Challenge =
Everything in the listing should be restated word for word.

Source data =
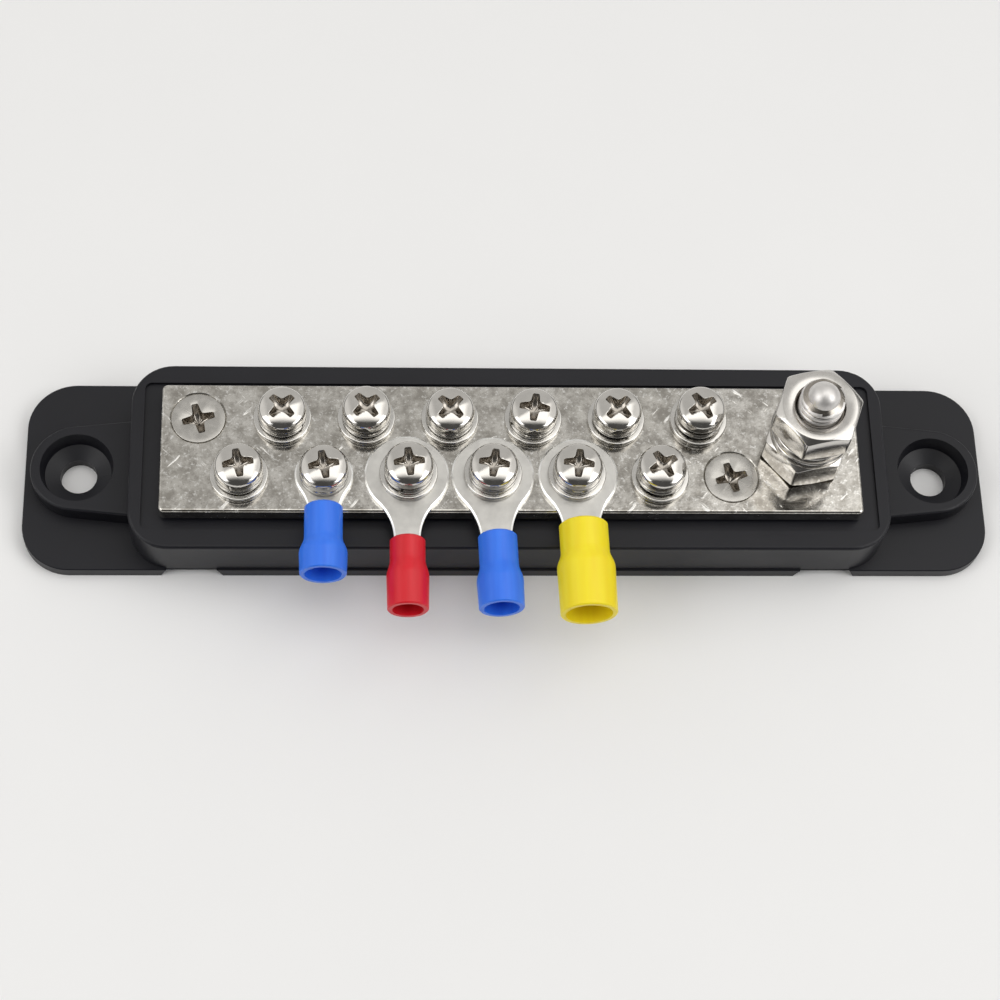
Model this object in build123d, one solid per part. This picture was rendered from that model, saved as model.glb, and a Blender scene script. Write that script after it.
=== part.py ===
from build123d import *
import math
import os

# Insulated bus bar: a plated bar with twelve terminal screws and one main stud on a moulded base.
# Frame: origin at the centre of the base's underside, +X towards the stud, -Y towards the
# ring terminals, +Z up. Millimetres.

# --- base -------------------------------------------------------------------------------------
FLANGE_LENGTH = 141.0
FLANGE_WIDTH = 29.6
FLANGE_THICK = 2.0
FLANGE_CORNER = 7.0
FLANGE_CHAMFER = 0.12
BODY_LENGTH = 109.7
BODY_WIDTH = 29.0
BODY_HEIGHT = 9.35
BODY_CORNER = 6.0
BODY_EDGE = 0.45
STEP_DEPTH = 0.5
STEP_INSET_X = 1.9
STEP_INSET_Y = 2.9
STEP_CORNER = 1.0
PAD_LENGTH = 97.0
PAD_WIDTH = 17.0
PAD_CORNER = 1.5
WALL = 2.0
DECK_THICK = 3.4
STEP_FLOOR = BODY_HEIGHT - STEP_DEPTH
DECK = STEP_FLOOR - DECK_THICK
RIB_THICK = 1.4
RIB_XS = (-48.0, -24.0, 0.0, 24.0)
RIB_RECESS = 0.9
OVERLAP = 0.2

MOUNT_HOLE_X = 62.75
MOUNT_HOLE_R = 2.65
BOSS_HEIGHT = 5.0
BOSS_R = 6.7
BOSS_ROOT_HALF = 7.7
BOSS_ROOT_X = BODY_LENGTH / 2 - 1.0
BOSS_EDGE = 0.4
BORE_FLOOR_R = 4.8
BORE_TOP_R = 5.3
BORE_FLOOR_Z = 2.6
CONE_FOOT_Z = 1.7

NOTCH_X = 46.0
NOTCH_TOP = 7.2
NOTCH_FOOT = 8.9
NOTCH_DEPTH = 0.9

# --- bar and terminal screws --------------------------------------------------------------------
BAR_LENGTH = 100.5
BAR_WIDTH = 20.0
BAR_TOP = 12.0
BAR_THICK = 2.4
BAR_BOTTOM = BAR_TOP - BAR_THICK
BAR_CORNER = 0.8
BAR_EDGE = 0.4

PITCH = 12.0
ROW_Y = 4.5
BACK_ROW_X = -33.0
FRONT_ROW_X = -39.0
SCREWS_PER_ROW = 6

SCREW_R = 2.0
SCREW_LENGTH = 8.0
SCREW_POINT = 0.4
HEAD_R = 3.45
HEAD_HEIGHT = 2.6
HEAD_SIDE = 1.7
HEAD_SHOULDER = 0.8
HEAD_FOOT = 0.12
RECESS_DEPTH = 1.7
RECESS_ARM = 2.7
RECESS_BLADE_TOP = 1.1
RECESS_BLADE_FOOT = 0.55
RECESS_FOOT_ARM = 1.2
RECESS_CORE_TOP_R = 1.15
RECESS_CORE_FOOT_R = 0.55
RECESS_POINT = 0.2
RECESS_RISE = 0.3
FLAT_WASHER_R = 4.15
FLAT_WASHER_THICK = 0.8
LOCK_WASHER_R = 3.5
LOCK_WASHER_THICK = 1.0
WASHER_HOLE_R = 2.15
WASHER_CHAMFER = 0.12
SPLIT_WIDTH = 0.35
SPLIT_LEAN = 25
WELL_R = 2.7
WELL_FLOOR = 2.9
THREAD_FIT = 0.05

# Cross recess angles, in degrees from the X axis, in order along each row.
BACK_TURNS = [45, 40, 45, -8, 45, 30]
FRONT_TURNS = [10, 10, 5, -8, -6, 30]
# How far each spring lock washer still stands open, in order along each row.
BACK_OPEN = [0.3, 0.7, 0.3, 0.3, 0.5, 1.1]
FRONT_OPEN = [0.5, 0.1, 0.4, 0.0, 0.0, 0.6]
WITHOUT_FLAT_WASHER = ["front_2"]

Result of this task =
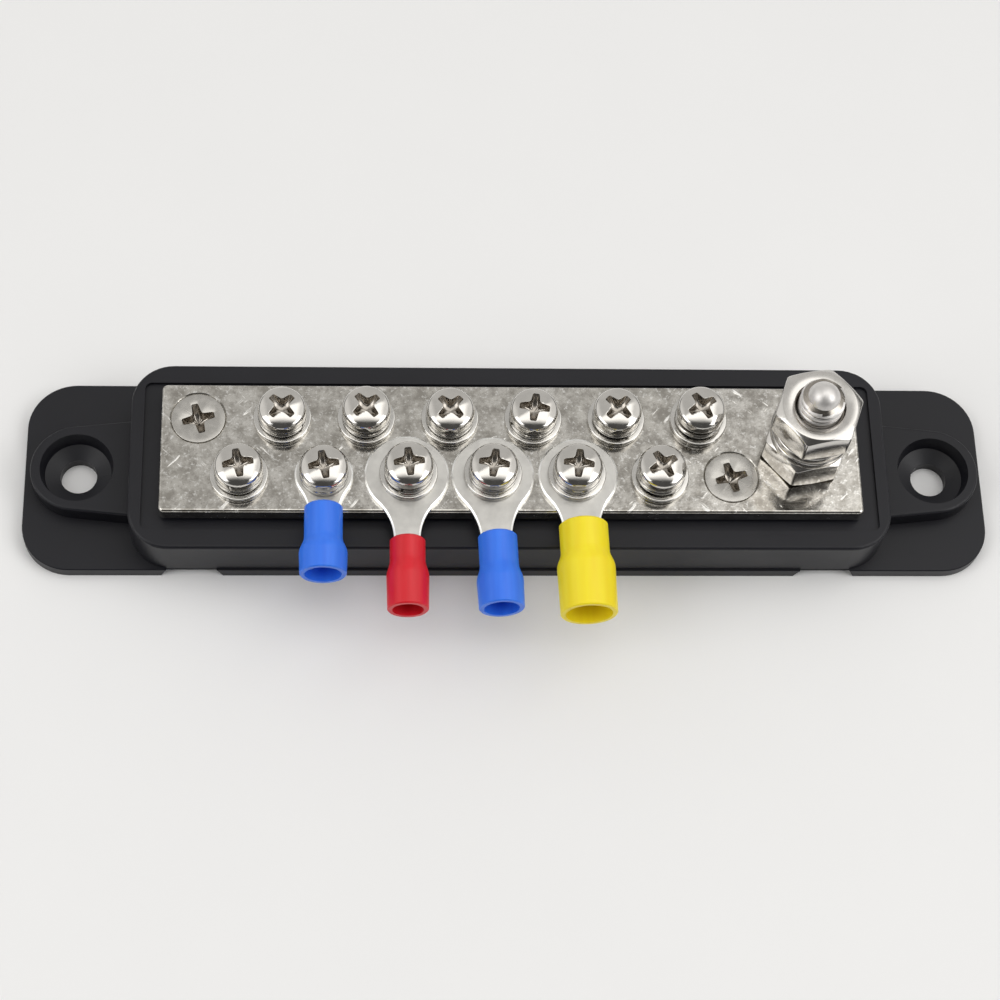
Model this object in build123d, one solid per part. This picture was rendered from that model, saved as model.glb, and a Blender scene script. Write that script after it.
=== part.py ===
from build123d import *
import math
import os

# Insulated bus bar: a plated bar with twelve terminal screws and one main stud on a moulded base.
# Frame: origin at the centre of the base's underside, +X towards the stud, -Y towards the
# ring terminals, +Z up. Millimetres.

# --- base -------------------------------------------------------------------------------------
FLANGE_LENGTH = 141.0
FLANGE_WIDTH = 29.6
FLANGE_THICK = 2.0
FLANGE_CORNER = 7.0
FLANGE_CHAMFER = 0.12
BODY_LENGTH = 109.7
BODY_WIDTH = 29.0
BODY_HEIGHT = 9.35
BODY_CORNER = 6.0
BODY_EDGE = 0.45
STEP_DEPTH = 0.5
STEP_INSET_X = 1.9
STEP_INSET_Y = 2.9
STEP_CORNER = 1.0
PAD_LENGTH = 97.0
PAD_WIDTH = 17.0
PAD_CORNER = 1.5
WALL = 2.0
DECK_THICK = 3.4
STEP_FLOOR = BODY_HEIGHT - STEP_DEPTH
DECK = STEP_FLOOR - DECK_THICK
RIB_THICK = 1.4
RIB_XS = (-48.0, -24.0, 0.0, 24.0)
RIB_RECESS = 0.9
OVERLAP = 0.2

MOUNT_HOLE_X = 62.75
MOUNT_HOLE_R = 2.65
BOSS_HEIGHT = 5.0
BOSS_R = 6.7
BOSS_ROOT_HALF = 7.7
BOSS_ROOT_X = BODY_LENGTH / 2 - 1.0
BOSS_EDGE = 0.4
BORE_FLOOR_R = 4.8
BORE_TOP_R = 5.3
BORE_FLOOR_Z = 2.6
CONE_FOOT_Z = 1.7

NOTCH_X = 46.0
NOTCH_TOP = 7.2
NOTCH_FOOT = 8.9
NOTCH_DEPTH = 0.9

# --- bar and terminal screws --------------------------------------------------------------------
BAR_LENGTH = 100.5
BAR_WIDTH = 20.0
BAR_TOP = 12.0
BAR_THICK = 2.4
BAR_BOTTOM = BAR_TOP - BAR_THICK
BAR_CORNER = 0.8
BAR_EDGE = 0.4

PITCH = 12.0
ROW_Y = 4.5
BACK_ROW_X = -33.0
FRONT_ROW_X = -39.0
SCREWS_PER_ROW = 6

SCREW_R = 2.0
SCREW_LENGTH = 8.0
SCREW_POINT = 0.4
HEAD_R = 3.45
HEAD_HEIGHT = 2.6
HEAD_SIDE = 1.7
HEAD_SHOULDER = 0.8
HEAD_FOOT = 0.12
RECESS_DEPTH = 1.7
RECESS_ARM = 2.7
RECESS_BLADE_TOP = 1.1
RECESS_BLADE_FOOT = 0.55
RECESS_FOOT_ARM = 1.2
RECESS_CORE_TOP_R = 1.15
RECESS_CORE_FOOT_R = 0.55
RECESS_POINT = 0.2
RECESS_RISE = 0.3
FLAT_WASHER_R = 4.15
FLAT_WASHER_THICK = 0.8
LOCK_WASHER_R = 3.5
LOCK_WASHER_THICK = 1.0
WASHER_HOLE_R = 2.15
WASHER_CHAMFER = 0.12
SPLIT_WIDTH = 0.35
SPLIT_LEAN = 25
WELL_R = 2.7
WELL_FLOOR = 2.9
THREAD_FIT = 0.05

# Cross recess angles, in degrees from the X axis, in order along each row.
BACK_TURNS = [45, 40, 45, -8, 45, 30]
FRONT_TURNS = [10, 10, 5, -8, -6, 30]
# How far each spring lock washer still stands open, in order along each row.
BACK_OPEN = [0.3, 0.7, 0.3, 0.3, 0.5, 1.1]
FRONT_OPEN = [0.5, 0.1, 0.4, 0.0, 0.0, 0.6]
WITHOUT_FLAT_WASHER = ["front_2"]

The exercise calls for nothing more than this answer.